■ **Request**
Copy out the complete listing, word for word.

--- Begin Information supplied ---

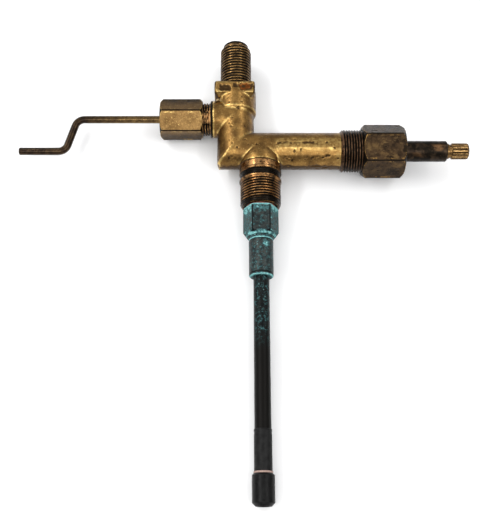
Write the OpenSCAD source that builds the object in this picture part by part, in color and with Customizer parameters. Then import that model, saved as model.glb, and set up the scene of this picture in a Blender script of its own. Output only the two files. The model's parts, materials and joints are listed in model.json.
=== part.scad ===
// Old-pattern brass toilet fill valve, lying flat: two screw-down valves in one cast body.
// Millimetres. The inlet, crank, stem and outlet axes all lie in the plane Z = 0.
// +Y runs up the inlet, +X out along the regulating stem, +Z away from the table.
// The origin is on the inlet axis, at the shoulder where the inlet thread starts.
// Heights and depths below are measured from the stem axis, and place() moves them to the origin.

/* [Body casting] */
// Diameter of the leg and of the long arm
arm_d = 19.5; // [18.5:0.1:20]
// Radius that rounds the outer corner of the elbow, about the crossing of its axes
elbow_r = 12.7; // [12:0.1:13.7]
// Distance from the inlet axis to the end of the cast arm
arm_right = 56.5; // [54:0.5:60]
// Height of the step under the inlet head
head_y = 20.7; // [20:0.1:22]
// Diameter of the inlet head
head_d = 22; // [21.6:0.1:22.4]
// Height of the lower face of the square spanner block at the top of the head
block_y = 29.8; // [29:0.1:31]
// Width of the spanner block, side to side
block_w = 21.9; // [21.5:0.1:22.4]
// Depth of the spanner block, front to back
block_depth = 21.5; // [21:0.1:22]
// How far the spanner block is cast off the inlet axis, away from the long arm
block_shift = 0.5; // [0:0.1:0.8]
// Depth of the shallow cast pockets in the front of the block
pocket_depth = 0.5; // [0.3:0.1:0.8]
// Diameter of the short side branch for the crank
branch_d = 19.8; // [19:0.1:20]
// Distance from the inlet axis to the end of the side branch
branch_left = 13.4; // [13:0.1:14]

/* [Inlet] */
// Height of the shoulder where the inlet thread starts, above the stem axis
inlet_y = 37.7; // [37:0.1:38.5]
// Major diameter of the inlet thread
inlet_d = 16.8; // [16.4:0.1:17.2]
// Pitch of the inlet thread
inlet_pitch = 1.7; // [1.4:0.1:1.8]
// Number of full crests on the inlet thread
inlet_crests = 14; // [12:1:14]
// Diameter of the end of the lead-in cone past the thread
nose_d = 13.6; // [13:0.1:14]
// Length of the lead-in cone
lead_l = 3; // [2:0.1:3.5]
// Length of the plain nose past the cone
nose_l = 1.4; // [1:0.1:2]
// Bore of the inlet
inlet_bore_d = 10.4; // [10.4:0.1:10.8]

/* [Crank side] */
// Height of the crank axis above the stem axis
crank_y = 19.4; // [19:0.1:20]
// Diameter of the bent crank rod
rod_d = 4; // [3.9:0.05:4.1]
// Distance from the inlet axis to the corner of the first bend
bend_x = 85.4; // [80:0.2:90]
// Slope of the middle leg of the crank from the rod's own line
bend_slope = 75; // [65:1:80]
// Radius of the bends at the rod's centre
bend_r = 5; // [4:0.5:6]
// Diameter of the rod round its bends, a little drawn down
bend_d = 3.94; // [3.8:0.02:3.96]
// Distance from the inlet axis to the tip of the crank
rod_tip_x = 115; // [110:1:120]
// Throw of the eccentric pin inside the valve
pin_throw = 2.5; // [2.3:0.1:2.6]
// Diameter of the eccentric pin
pin_d = 2.2; // [2:0.1:2.4]
// Major diameter of the gland thread
gland_d = 17.2; // [16.8:0.1:17.4]
// Pitch of the gland thread
gland_pitch = 1.4; // [1.3:0.1:1.5]
// Width across flats of the gland nut
gland_af = 19.05; // [18.9:0.05:19.2]
// Distance from the inlet axis to the inner face of the gland nut
gland_near = 17.7; // [17:0.1:18]
// Length of the gland nut
gland_l = 22.7; // [22:0.1:24]
// Turn of the gland nut about the crank axis, corner up at zero
gland_turn = -3.2; // [-10:0.1:10]

/* [Stem side] */
// Major diameter of the bonnet thread
bonnet_d = 22.2; // [22:0.1:22.3]
// Pitch of the bonnet thread
bonnet_pitch = 1.41; // [1.4:0.01:1.45]
// Distance from the inlet axis to the end face of the bonnet thread
shank_right = 78.5; // [78:0.5:79]
// Width across flats of the bonnet nut
bonnet_af = 25; // [24.8:0.1:25.4]
// Distance from the inlet axis to the inner face of the bonnet nut
bonnet_near = 66.7; // [66:0.1:68]
// Length of the bonnet nut
bonnet_l = 22.1; // [21.8:0.1:22.6]
// Turn of the bonnet nut about the stem axis, flat up at zero
bonnet_turn = 17.4; // [0:0.1:20]
// Diameter of the stem where it leaves the nut
stem_d = 11; // [10.8:0.1:11.1]
// Diameter of the stem's screw inside the arm
screw_d = 12.4; // [12:0.1:12.4]
// Diameter of the neck behind the spline
neck_d = 7.2; // [7:0.1:7.6]
// Distance from the inlet axis to the neck
neck_x = 111.8; // [111:0.1:112.5]
// Diameter over the spline teeth
spline_d = 8.6; // [8.4:0.1:8.8]
// Number of spline teeth
spline_teeth = 14; // [12:2:20]
// Distance from the inlet axis to the start of the spline
spline_x = 114.3; // [114:0.1:115]
// Distance from the inlet axis to the free end of the stem
stem_end = 123.5; // [122:0.5:125]
// Diameter of the tapped hole for the handle screw
handle_hole_d = 3.5; // [3:0.1:3.8]
// Depth of the tapped hole for the handle screw
handle_hole_l = 10; // [8:1:12]

/* [Outlet side] */
// Distance from the inlet axis to the outlet axis
outlet_x = 13; // [12.8:0.1:13.5]
// Diameter of the turned band above the outlet thread
band_d = 22; // [21.8:0.1:22.2]
// Major diameter of the outlet thread
shank_d = 21; // [20.8:0.1:21.2]
// Pitch of the outlet thread
shank_pitch = 1.5; // [1.4:0.1:1.6]
// Depth of the outlet shank's end face below the stem axis
shank_end = 33.2; // [33:0.1:34]
// Width across flats of the outlet adapter
adapter_af = 15.9; // [15.6:0.1:16]
// Depth of the lower end of the adapter's hexagon
adapter_hex_end = 48.3; // [47:0.1:49]
// Depth where the adapter's round barrel starts
barrel_start = 51.6; // [51:0.1:53]
// Depth of the lower end of the adapter's barrel
barrel_end = 71.4; // [70:0.1:73]
// Diameter of the adapter's barrel
barrel_d = 12.3; // [12:0.1:12.6]
// Outside diameter of the outlet tube
tube_d = 7.94; // [7.9:0.01:8]
// Inside diameter of the outlet tube
tube_bore_d = 6.3; // [6:0.1:6.4]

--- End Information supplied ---

■ **Answer to the exercise**
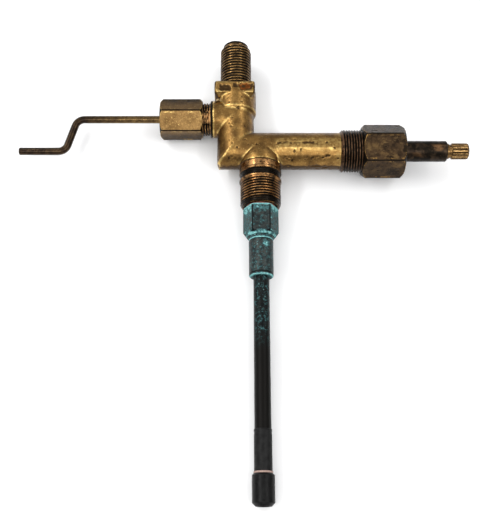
Write the OpenSCAD source that builds the object in this picture part by part, in color and with Customizer parameters. Then import that model, saved as model.glb, and set up the scene of this picture in a Blender script of its own. Output only the two files. The model's parts, materials and joints are listed in model.json.
=== part.scad ===
// Old-pattern brass toilet fill valve, lying flat: two screw-down valves in one cast body.
// Millimetres. The inlet, crank, stem and outlet axes all lie in the plane Z = 0.
// +Y runs up the inlet, +X out along the regulating stem, +Z away from the table.
// The origin is on the inlet axis, at the shoulder where the inlet thread starts.
// Heights and depths below are measured from the stem axis, and place() moves them to the origin.

/* [Body casting] */
// Diameter of the leg and of the long arm
arm_d = 19.5; // [18.5:0.1:20]
// Radius that rounds the outer corner of the elbow, about the crossing of its axes
elbow_r = 12.7; // [12:0.1:13.7]
// Distance from the inlet axis to the end of the cast arm
arm_right = 56.5; // [54:0.5:60]
// Height of the step under the inlet head
head_y = 20.7; // [20:0.1:22]
// Diameter of the inlet head
head_d = 22; // [21.6:0.1:22.4]
// Height of the lower face of the square spanner block at the top of the head
block_y = 29.8; // [29:0.1:31]
// Width of the spanner block, side to side
block_w = 21.9; // [21.5:0.1:22.4]
// Depth of the spanner block, front to back
block_depth = 21.5; // [21:0.1:22]
// How far the spanner block is cast off the inlet axis, away from the long arm
block_shift = 0.5; // [0:0.1:0.8]
// Depth of the shallow cast pockets in the front of the block
pocket_depth = 0.5; // [0.3:0.1:0.8]
// Diameter of the short side branch for the crank
branch_d = 19.8; // [19:0.1:20]
// Distance from the inlet axis to the end of the side branch
branch_left = 13.4; // [13:0.1:14]

/* [Inlet] */
// Height of the shoulder where the inlet thread starts, above the stem axis
inlet_y = 37.7; // [37:0.1:38.5]
// Major diameter of the inlet thread
inlet_d = 16.8; // [16.4:0.1:17.2]
// Pitch of the inlet thread
inlet_pitch = 1.7; // [1.4:0.1:1.8]
// Number of full crests on the inlet thread
inlet_crests = 14; // [12:1:14]
// Diameter of the end of the lead-in cone past the thread
nose_d = 13.6; // [13:0.1:14]
// Length of the lead-in cone
lead_l = 3; // [2:0.1:3.5]
// Length of the plain nose past the cone
nose_l = 1.4; // [1:0.1:2]
// Bore of the inlet
inlet_bore_d = 10.4; // [10.4:0.1:10.8]

/* [Crank side] */
// Height of the crank axis above the stem axis
crank_y = 19.4; // [19:0.1:20]
// Diameter of the bent crank rod
rod_d = 4; // [3.9:0.05:4.1]
// Distance from the inlet axis to the corner of the first bend
bend_x = 85.4; // [80:0.2:90]
// Slope of the middle leg of the crank from the rod's own line
bend_slope = 75; // [65:1:80]
// Radius of the bends at the rod's centre
bend_r = 5; // [4:0.5:6]
// Diameter of the rod round its bends, a little drawn down
bend_d = 3.94; // [3.8:0.02:3.96]
// Distance from the inlet axis to the tip of the crank
rod_tip_x = 115; // [110:1:120]
// Throw of the eccentric pin inside the valve
pin_throw = 2.5; // [2.3:0.1:2.6]
// Diameter of the eccentric pin
pin_d = 2.2; // [2:0.1:2.4]
// Major diameter of the gland thread
gland_d = 17.2; // [16.8:0.1:17.4]
// Pitch of the gland thread
gland_pitch = 1.4; // [1.3:0.1:1.5]
// Width across flats of the gland nut
gland_af = 19.05; // [18.9:0.05:19.2]
// Distance from the inlet axis to the inner face of the gland nut
gland_near = 17.7; // [17:0.1:18]
// Length of the gland nut
gland_l = 22.7; // [22:0.1:24]
// Turn of the gland nut about the crank axis, corner up at zero
gland_turn = -3.2; // [-10:0.1:10]

/* [Stem side] */
// Major diameter of the bonnet thread
bonnet_d = 22.2; // [22:0.1:22.3]
// Pitch of the bonnet thread
bonnet_pitch = 1.41; // [1.4:0.01:1.45]
// Distance from the inlet axis to the end face of the bonnet thread
shank_right = 78.5; // [78:0.5:79]
// Width across flats of the bonnet nut
bonnet_af = 25; // [24.8:0.1:25.4]
// Distance from the inlet axis to the inner face of the bonnet nut
bonnet_near = 66.7; // [66:0.1:68]
// Length of the bonnet nut
bonnet_l = 22.1; // [21.8:0.1:22.6]
// Turn of the bonnet nut about the stem axis, flat up at zero
bonnet_turn = 17.4; // [0:0.1:20]
// Diameter of the stem where it leaves the nut
stem_d = 11; // [10.8:0.1:11.1]
// Diameter of the stem's screw inside the arm
screw_d = 12.4; // [12:0.1:12.4]
// Diameter of the neck behind the spline
neck_d = 7.2; // [7:0.1:7.6]
// Distance from the inlet axis to the neck
neck_x = 111.8; // [111:0.1:112.5]
// Diameter over the spline teeth
spline_d = 8.6; // [8.4:0.1:8.8]
// Number of spline teeth
spline_teeth = 14; // [12:2:20]
// Distance from the inlet axis to the start of the spline
spline_x = 114.3; // [114:0.1:115]
// Distance from the inlet axis to the free end of the stem
stem_end = 123.5; // [122:0.5:125]
// Diameter of the tapped hole for the handle screw
handle_hole_d = 3.5; // [3:0.1:3.8]
// Depth of the tapped hole for the handle screw
handle_hole_l = 10; // [8:1:12]

/* [Outlet side] */
// Distance from the inlet axis to the outlet axis
outlet_x = 13; // [12.8:0.1:13.5]
// Diameter of the turned band above the outlet thread
band_d = 22; // [21.8:0.1:22.2]
// Major diameter of the outlet thread
shank_d = 21; // [20.8:0.1:21.2]
// Pitch of the outlet thread
shank_pitch = 1.5; // [1.4:0.1:1.6]
// Depth of the outlet shank's end face below the stem axis
shank_end = 33.2; // [33:0.1:34]
// Width across flats of the outlet adapter
adapter_af = 15.9; // [15.6:0.1:16]
// Depth of the lower end of the adapter's hexagon
adapter_hex_end = 48.3; // [47:0.1:49]
// Depth where the adapter's round barrel starts
barrel_start = 51.6; // [51:0.1:53]
// Depth of the lower end of the adapter's barrel
barrel_end = 71.4; // [70:0.1:73]
// Diameter of the adapter's barrel
barrel_d = 12.3; // [12:0.1:12.6]
// Outside diameter of the outlet tube
tube_d = 7.94; // [7.9:0.01:8]
// Inside diameter of the outlet tube
tube_bore_d = 6.3; // [6:0.1:6.4]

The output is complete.